Understanding these metrics helps establish a baseline for normal operation and makes it easier to spot anomalies.

Common Issues and Their Root Causes

1. Unexpected Updates

When records are being updated more frequently than expected, it often points to data normalization issues. This happens because Dynamics V2 compares source and target values to determine if an update is needed.

Why This Happens:

  • Text data often contains hidden differences (whitespace, case, special characters)
  • Date/time values may have different precision between systems
  • Numerical data might use different scales or precision
  • Character encodings can cause apparent differences

Investigation Strategy:

SELECT target_values_changed, COUNT(*) 
FROM empower_ddu.contact_query_log 
WHERE run_id = '<run_id>' AND mode = 'update'
GROUP BY target_values_changed
ORDER BY count(*) DESC

This query reveals exactly which fields are changing and how often. Look for patterns like:

  • Fields with text values showing frequent changes
  • Date/time fields consistently updating
  • Fields that should rarely change showing frequent updates

2. Performance Patterns

Performance issues in Dynamics V2 typically stem from one of three areas:

  1. Resource utilization (workers and connections)
  2. Rate limit handling
  3. Data volume and batch sizing

Why Monitor Processing Time:

SELECT 
    run_id,
    cast(sum(total_processing_time)/60 as decimal(18,2)) as total_mins,
    cast(sum(deferred_processing_time)/60 as decimal(18,2)) as deferred_mins,
    source_table,
    min(start_time)
FROM empower_ddu.batch_log
GROUP BY run_id, source_table

This query helps understand:

  • Overall processing efficiency
  • Impact of rate limits (through deferred processing time)
  • Processing patterns over time

A high ratio of deferred processing time to total time indicates rate limit impacts, while consistently increasing processing times might indicate growing data volumes or system load.

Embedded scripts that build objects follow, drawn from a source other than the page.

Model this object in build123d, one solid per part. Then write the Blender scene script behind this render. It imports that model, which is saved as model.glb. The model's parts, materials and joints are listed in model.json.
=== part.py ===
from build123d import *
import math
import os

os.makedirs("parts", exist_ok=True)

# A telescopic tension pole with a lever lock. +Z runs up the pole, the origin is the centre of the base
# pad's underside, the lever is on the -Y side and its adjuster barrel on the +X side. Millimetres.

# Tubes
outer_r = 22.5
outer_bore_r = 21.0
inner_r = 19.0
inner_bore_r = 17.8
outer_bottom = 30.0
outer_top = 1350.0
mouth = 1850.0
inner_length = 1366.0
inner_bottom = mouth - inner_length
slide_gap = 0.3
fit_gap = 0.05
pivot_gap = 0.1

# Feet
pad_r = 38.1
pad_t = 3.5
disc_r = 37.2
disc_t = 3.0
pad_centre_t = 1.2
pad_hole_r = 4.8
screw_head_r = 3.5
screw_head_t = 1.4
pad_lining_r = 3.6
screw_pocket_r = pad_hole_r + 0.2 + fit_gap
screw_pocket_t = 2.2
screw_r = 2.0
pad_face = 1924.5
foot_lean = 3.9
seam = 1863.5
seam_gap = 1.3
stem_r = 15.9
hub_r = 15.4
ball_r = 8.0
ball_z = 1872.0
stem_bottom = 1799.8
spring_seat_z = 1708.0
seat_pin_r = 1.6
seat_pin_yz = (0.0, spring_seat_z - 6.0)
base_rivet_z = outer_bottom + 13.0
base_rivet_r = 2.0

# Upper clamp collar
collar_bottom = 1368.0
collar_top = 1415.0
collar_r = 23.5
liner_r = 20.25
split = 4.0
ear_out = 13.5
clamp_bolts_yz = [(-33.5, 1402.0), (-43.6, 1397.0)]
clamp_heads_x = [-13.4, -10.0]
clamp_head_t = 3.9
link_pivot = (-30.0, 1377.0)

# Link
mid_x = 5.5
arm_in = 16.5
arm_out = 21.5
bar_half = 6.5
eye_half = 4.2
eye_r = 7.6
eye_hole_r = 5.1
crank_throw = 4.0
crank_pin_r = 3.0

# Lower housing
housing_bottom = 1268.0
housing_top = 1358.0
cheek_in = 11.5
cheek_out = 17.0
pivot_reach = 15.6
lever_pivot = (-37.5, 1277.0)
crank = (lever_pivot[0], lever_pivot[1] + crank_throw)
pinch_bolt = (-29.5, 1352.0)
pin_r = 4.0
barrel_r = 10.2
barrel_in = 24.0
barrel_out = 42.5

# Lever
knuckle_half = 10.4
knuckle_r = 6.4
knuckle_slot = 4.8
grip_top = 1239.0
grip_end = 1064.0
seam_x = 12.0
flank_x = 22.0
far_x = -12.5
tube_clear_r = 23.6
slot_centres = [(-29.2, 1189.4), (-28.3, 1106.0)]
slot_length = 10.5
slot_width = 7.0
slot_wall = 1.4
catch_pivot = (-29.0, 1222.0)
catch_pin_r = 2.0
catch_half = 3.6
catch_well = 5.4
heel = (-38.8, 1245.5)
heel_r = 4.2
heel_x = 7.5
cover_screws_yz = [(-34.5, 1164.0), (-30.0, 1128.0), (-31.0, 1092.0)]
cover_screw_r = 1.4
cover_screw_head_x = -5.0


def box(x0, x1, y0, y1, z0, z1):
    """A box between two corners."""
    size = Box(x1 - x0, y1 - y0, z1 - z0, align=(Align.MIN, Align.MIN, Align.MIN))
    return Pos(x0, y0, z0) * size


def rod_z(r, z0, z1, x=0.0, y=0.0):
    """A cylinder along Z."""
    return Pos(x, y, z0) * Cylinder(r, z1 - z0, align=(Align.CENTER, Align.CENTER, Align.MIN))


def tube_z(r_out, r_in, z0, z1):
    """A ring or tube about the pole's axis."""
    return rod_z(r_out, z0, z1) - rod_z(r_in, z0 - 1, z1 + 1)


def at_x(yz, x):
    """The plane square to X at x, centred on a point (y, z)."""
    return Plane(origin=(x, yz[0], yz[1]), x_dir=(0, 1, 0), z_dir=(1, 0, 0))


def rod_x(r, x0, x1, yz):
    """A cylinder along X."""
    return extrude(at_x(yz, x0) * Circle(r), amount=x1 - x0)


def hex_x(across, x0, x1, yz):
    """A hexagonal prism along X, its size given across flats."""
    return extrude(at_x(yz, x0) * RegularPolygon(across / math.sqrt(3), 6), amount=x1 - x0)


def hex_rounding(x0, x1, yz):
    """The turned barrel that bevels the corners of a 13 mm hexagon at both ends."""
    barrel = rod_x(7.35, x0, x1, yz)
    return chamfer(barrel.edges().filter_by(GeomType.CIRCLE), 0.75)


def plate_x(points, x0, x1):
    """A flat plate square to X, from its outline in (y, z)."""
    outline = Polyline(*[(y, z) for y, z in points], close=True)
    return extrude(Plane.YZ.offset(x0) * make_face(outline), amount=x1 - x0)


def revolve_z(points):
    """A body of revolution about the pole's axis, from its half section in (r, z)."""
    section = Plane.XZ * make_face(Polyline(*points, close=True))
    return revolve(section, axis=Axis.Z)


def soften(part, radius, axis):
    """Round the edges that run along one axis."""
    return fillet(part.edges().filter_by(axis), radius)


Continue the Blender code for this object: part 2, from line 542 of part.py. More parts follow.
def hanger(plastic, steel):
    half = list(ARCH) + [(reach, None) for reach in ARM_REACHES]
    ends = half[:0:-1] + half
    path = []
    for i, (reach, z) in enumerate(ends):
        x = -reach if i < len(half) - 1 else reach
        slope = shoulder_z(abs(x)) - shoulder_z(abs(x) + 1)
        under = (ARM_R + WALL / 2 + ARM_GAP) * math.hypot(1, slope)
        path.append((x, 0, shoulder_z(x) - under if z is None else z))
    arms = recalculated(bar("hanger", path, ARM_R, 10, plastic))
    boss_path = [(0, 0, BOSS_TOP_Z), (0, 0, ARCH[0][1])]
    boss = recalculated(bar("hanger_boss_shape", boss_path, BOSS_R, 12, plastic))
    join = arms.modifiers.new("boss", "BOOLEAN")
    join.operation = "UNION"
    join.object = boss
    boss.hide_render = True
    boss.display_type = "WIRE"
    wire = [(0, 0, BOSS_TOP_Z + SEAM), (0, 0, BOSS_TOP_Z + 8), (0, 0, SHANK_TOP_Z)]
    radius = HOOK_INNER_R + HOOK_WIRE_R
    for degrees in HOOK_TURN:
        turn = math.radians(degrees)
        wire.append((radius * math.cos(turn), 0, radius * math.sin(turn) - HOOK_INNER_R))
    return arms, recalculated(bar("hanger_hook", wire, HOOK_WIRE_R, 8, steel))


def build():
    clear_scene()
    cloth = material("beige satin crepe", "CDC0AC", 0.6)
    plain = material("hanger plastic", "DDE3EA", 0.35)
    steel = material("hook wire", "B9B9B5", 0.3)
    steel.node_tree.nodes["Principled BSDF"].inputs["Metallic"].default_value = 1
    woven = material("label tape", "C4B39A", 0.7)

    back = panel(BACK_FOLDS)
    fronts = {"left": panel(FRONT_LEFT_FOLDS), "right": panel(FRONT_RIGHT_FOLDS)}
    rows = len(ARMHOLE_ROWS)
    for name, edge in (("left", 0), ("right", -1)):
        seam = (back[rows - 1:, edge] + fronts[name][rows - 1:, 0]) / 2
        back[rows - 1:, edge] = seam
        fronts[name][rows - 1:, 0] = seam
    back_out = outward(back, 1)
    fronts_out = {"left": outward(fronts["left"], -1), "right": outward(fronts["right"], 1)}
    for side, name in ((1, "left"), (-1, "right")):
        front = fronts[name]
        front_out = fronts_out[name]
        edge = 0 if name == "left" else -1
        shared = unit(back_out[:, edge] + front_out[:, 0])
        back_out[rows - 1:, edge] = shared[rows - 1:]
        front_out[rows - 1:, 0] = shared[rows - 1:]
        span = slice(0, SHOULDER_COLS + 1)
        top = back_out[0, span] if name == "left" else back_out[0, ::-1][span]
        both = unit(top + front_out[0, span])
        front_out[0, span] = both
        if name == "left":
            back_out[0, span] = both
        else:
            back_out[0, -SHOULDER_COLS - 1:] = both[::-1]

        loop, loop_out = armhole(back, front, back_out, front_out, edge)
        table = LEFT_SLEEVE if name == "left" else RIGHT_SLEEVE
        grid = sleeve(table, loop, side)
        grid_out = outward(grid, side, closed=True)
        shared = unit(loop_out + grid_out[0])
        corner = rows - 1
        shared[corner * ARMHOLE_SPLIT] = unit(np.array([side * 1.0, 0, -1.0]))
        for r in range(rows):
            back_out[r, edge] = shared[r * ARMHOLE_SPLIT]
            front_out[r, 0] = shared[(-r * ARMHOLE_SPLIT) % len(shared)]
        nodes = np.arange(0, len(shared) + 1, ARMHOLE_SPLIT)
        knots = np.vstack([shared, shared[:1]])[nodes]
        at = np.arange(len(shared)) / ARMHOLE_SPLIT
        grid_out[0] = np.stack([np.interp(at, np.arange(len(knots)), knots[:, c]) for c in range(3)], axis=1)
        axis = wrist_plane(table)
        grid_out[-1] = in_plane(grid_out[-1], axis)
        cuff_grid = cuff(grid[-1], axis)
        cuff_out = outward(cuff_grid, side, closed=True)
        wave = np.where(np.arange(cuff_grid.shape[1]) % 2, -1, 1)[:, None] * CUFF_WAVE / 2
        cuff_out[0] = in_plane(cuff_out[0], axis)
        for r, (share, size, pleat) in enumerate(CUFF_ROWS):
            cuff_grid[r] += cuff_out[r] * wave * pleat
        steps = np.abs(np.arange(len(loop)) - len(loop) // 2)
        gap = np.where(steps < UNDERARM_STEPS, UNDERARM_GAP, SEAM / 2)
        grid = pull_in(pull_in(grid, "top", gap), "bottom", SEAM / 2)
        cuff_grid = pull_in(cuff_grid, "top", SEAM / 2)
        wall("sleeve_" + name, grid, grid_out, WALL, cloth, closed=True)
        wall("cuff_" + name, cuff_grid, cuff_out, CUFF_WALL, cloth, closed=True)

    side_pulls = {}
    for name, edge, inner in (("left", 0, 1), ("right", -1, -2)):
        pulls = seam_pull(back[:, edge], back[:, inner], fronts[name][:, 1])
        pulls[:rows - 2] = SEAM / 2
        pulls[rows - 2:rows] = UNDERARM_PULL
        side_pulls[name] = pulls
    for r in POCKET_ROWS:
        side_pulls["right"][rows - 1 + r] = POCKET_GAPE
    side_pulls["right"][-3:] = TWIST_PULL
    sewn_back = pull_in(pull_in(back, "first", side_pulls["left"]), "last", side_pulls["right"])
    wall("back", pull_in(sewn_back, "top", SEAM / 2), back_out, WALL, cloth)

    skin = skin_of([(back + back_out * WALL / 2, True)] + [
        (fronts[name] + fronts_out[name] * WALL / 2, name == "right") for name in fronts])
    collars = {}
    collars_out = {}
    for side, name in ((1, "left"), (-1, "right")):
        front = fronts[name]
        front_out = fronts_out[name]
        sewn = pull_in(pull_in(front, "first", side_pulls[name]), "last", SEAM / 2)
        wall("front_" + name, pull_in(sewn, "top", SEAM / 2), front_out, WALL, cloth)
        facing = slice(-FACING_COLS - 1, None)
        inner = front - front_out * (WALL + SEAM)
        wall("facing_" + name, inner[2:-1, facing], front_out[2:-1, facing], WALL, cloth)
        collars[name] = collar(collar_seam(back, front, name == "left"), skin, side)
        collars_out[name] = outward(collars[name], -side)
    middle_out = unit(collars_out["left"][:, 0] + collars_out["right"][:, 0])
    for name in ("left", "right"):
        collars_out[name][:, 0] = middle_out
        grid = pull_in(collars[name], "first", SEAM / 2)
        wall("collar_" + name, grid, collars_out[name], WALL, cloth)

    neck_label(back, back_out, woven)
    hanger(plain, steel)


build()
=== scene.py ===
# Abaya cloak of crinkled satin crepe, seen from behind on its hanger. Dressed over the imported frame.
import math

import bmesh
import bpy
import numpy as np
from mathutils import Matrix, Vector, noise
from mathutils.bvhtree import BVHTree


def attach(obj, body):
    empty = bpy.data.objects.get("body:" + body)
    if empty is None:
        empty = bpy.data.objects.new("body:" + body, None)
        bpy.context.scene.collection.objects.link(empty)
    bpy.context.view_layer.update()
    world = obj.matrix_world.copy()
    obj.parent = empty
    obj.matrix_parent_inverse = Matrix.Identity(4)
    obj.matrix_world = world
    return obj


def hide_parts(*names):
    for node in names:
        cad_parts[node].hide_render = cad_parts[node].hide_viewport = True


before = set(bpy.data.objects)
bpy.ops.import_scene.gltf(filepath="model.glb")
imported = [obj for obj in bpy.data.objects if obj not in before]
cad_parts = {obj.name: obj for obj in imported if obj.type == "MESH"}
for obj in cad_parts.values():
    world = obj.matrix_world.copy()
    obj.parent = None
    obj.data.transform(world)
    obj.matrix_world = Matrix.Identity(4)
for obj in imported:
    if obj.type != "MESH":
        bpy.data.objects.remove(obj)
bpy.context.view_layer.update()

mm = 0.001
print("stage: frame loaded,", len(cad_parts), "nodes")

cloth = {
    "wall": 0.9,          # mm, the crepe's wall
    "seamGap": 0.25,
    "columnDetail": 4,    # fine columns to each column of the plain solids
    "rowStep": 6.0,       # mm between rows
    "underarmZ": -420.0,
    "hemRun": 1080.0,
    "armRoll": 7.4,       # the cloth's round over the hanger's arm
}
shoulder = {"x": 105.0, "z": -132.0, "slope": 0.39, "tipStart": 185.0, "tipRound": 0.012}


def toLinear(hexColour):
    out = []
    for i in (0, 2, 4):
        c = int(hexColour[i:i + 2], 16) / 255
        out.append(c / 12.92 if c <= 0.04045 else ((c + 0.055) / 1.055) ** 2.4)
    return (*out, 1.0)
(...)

3. Data Quality Investigation

Data quality issues manifest in several ways:

  • Invalid records failing validation
  • Unexpected skipped records
  • Inconsistent processing results

Understanding Error Patterns:

SELECT __ddu_error, COUNT(*) 
FROM empower_ddu.contact 
WHERE __ddu_run_id = '<run_id>'
GROUP BY __ddu_error

This query helps identify:

  • Common validation failures
  • Pattern of errors that might indicate systemic issues
  • Data quality problems in source systems

Optimization Strategy

When optimizing Dynamics V2 operations, focus on three key areas:

1. Worker Configuration

The number of workers determines parallel processing capacity. The formula num_sps * 50 is used because:

  • Each service principal supports 52 concurrent connections
  • We reserve 2 connections per SP for system operations
  • This maximizes throughput while respecting CRM limits

2. Batch Sizing

Batch size of 50,000 is recommended because:

  • Large enough for efficient processing
  • Small enough for manageable memory usage
  • Provides good granularity for error recovery
  • Balances throughput with resource usage

3. Data Handling

Data handling configuration should focus on:

  • Normalizing data appropriately for your use case
  • Managing memory efficiently
  • Ensuring consistent comparison behavior

Proactive Monitoring

The best troubleshooting is preventive. Establish regular monitoring of:

  1. Success rates and error patterns
  2. Processing time trends
  3. Rate limit frequency
  4. Resource utilization

This allows you to:

  • Identify issues before they become critical
  • Optimize configuration proactively
  • Maintain stable processing performance

Remember that Dynamics V2's extensive logging and metrics exist to help you understand and optimize your data processing. Use them regularly, not just when troubleshooting active issues.